- EXERCISE DESCRIPTION -
Repeat word for word everything from the line containing "Turn this picture" to the end of the listing, first and last lines included, and only that.

Records with modeling code
- - -

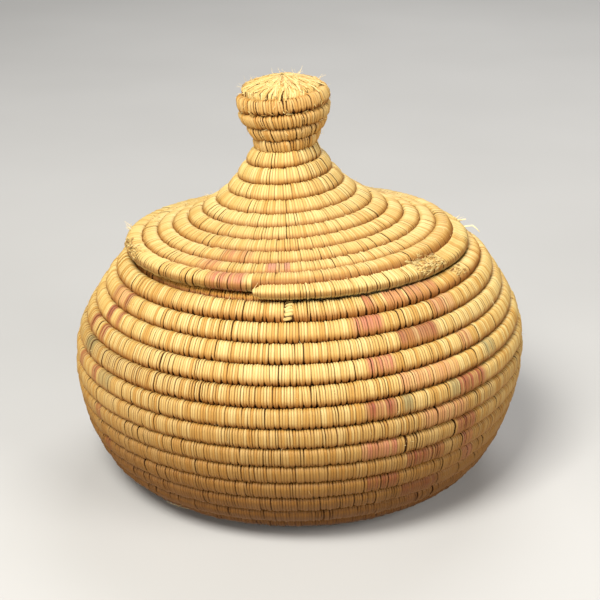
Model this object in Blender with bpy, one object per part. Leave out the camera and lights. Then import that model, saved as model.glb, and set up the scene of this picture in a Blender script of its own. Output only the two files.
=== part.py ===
"""A round coiled grass basket with a fitted lid and a knob.

The basket and its lid are each sewn from one long coil of grass. The coil starts at a small knot,
lies round and round in a flat spiral, and then climbs on itself to make the wall. Here each stretch
of coil that has its own job is one unbroken six-sided tube, and the stretches meet end to end.
Sizes are in metres. The basket stands on Z = 0 and its front faces -Y.
"""

import math

import bmesh
import bpy
import numpy as np
from mathutils import Vector

MM = 0.001

# The coil of the basket, measured from one round to the next
BODY_PITCH = 8.36 * MM
RIM_PITCH = 7.1 * MM
CONE_PITCH = 7.5 * MM
EDGE_PITCH = 7.0 * MM
KNOB_PITCH = 6.43 * MM
FLANGE_PITCH = 7.2 * MM

# The clear space between two rounds, and between pieces that touch
ROUND_GAP = 1.4 * MM
CONE_ROUND_GAP = 1.2 * MM
KNOB_ROUND_GAP = 1.2 * MM
PIECE_GAP = 0.3 * MM

# The whole basket: the widest radius and the height of the mouth through the middle of the coil,
# and the height of the lid above its seat
BELLY_RADIUS = 95.7 * MM
MOUTH_HEIGHT = 100.2 * MM
LID_HEIGHT = 67.6 * MM

# The basket's outline from the base up, as shares of the belly's radius and of the mouth's height
BASE_EDGE_SHARE = 0.637
HEEL = (0.832, 0.104)
LOW_WALL = (0.930, 0.242)
BELLY_FOOT = (0.984, 0.414)
BELLY = (1.0, 0.564)
BELLY_TOP = (0.976, 0.704)
SHOULDER = (0.882, 0.872)
MOUTH = (0.785, 1.0)
RIM_END = (0.723, 1.025)

# The lid's outline in the same way, from the top of the knob down, as shares of the mouth's radius
# and of the lid's height
KNOB_RIM = (0.210, 0.964)
KNOB_BULGE = (0.225, 0.866)
KNOB_WAIST = (0.213, 0.818)
NECK = (0.143, 0.620)
CONE_TOP = (0.191, 0.512)
CONE_HIGH = (0.337, 0.318)
CONE_LOW = (0.531, 0.193)
BRIM = (0.799, 0.078)
BRIM_OUTER = (0.909, 0.058)
EDGE_END = (1.001, 0.055)

# The lid's seat above the mouth, and the ring under the lid that keeps it in the mouth
SEAT_RISE = 6.0 * MM
FLANGE_SHARE = 0.780
FLANGE_ROUNDS = 1.75

# Where the coils end at the front, as angles seen from above, and how the ends thin out
RIM_END_ANGLE = math.radians(262.0)
EDGE_END_ANGLE = math.radians(257.0)
RIM_END_HALF = 1.9 * MM
EDGE_END_HALF = 2.6 * MM
TIP_SHARE = 0.55
START_SHARE = 0.6

# The start knots that the two spirals grow from
BODY_START_RADIUS = 7.0 * MM
KNOB_START_RADIUS = 5.2 * MM
KNOT_ROUNDING = 0.6 * MM
KNOT_REACH = 0.96

# How the handmade shape leans
BODY_LEAN = 0.026
BODY_TILT = math.radians(1.6)
LEVEL_SHARE = 0.85
LID_SHIFT = -1.2 * MM
LID_TILT = math.radians(2.2)
KNOB_LEAN = 2.8 * MM
LEAN_FROM = 0.0
LEAN_TO = 0.92

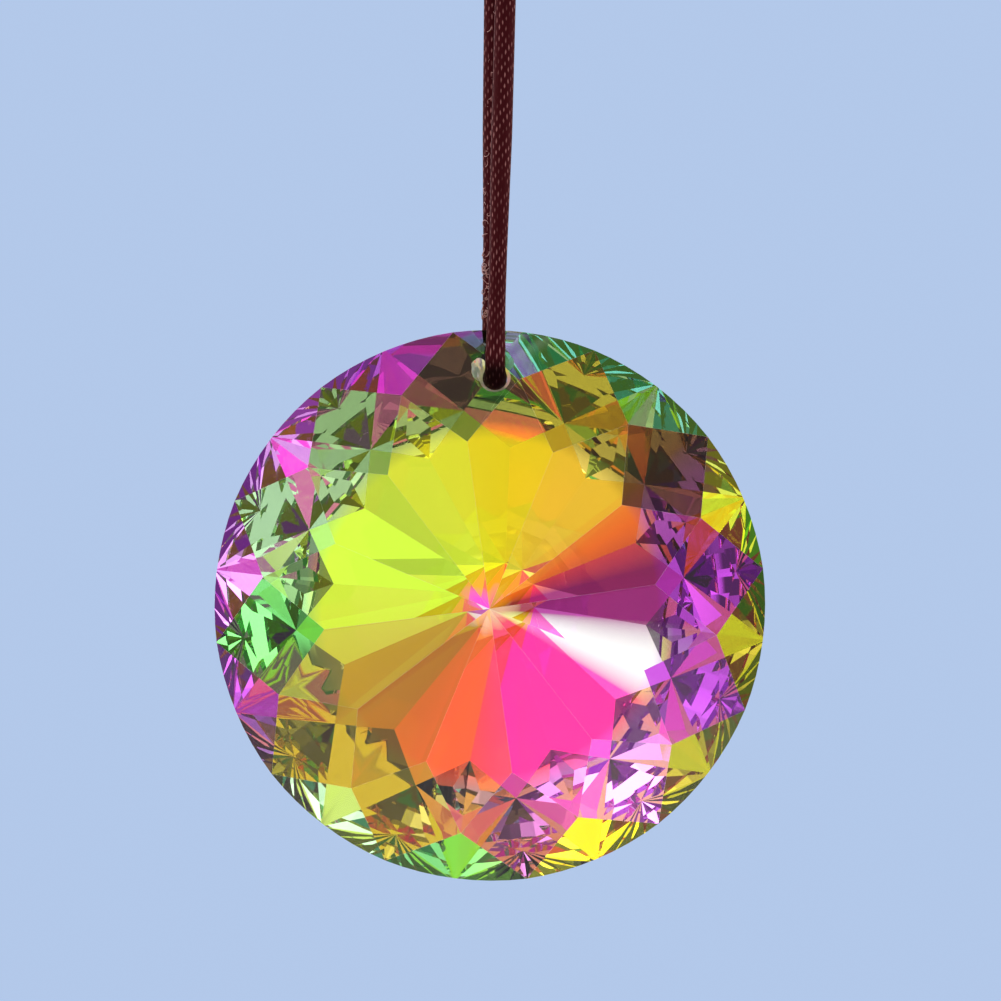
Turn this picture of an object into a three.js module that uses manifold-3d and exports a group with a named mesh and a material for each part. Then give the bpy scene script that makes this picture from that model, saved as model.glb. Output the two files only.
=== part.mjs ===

- - -

- THE OUTPUT -
Turn this picture of an object into a three.js module that uses manifold-3d and exports a group with a named mesh and a material for each part. Then give the bpy scene script that makes this picture from that model, saved as model.glb. Output the two files only.
=== part.mjs ===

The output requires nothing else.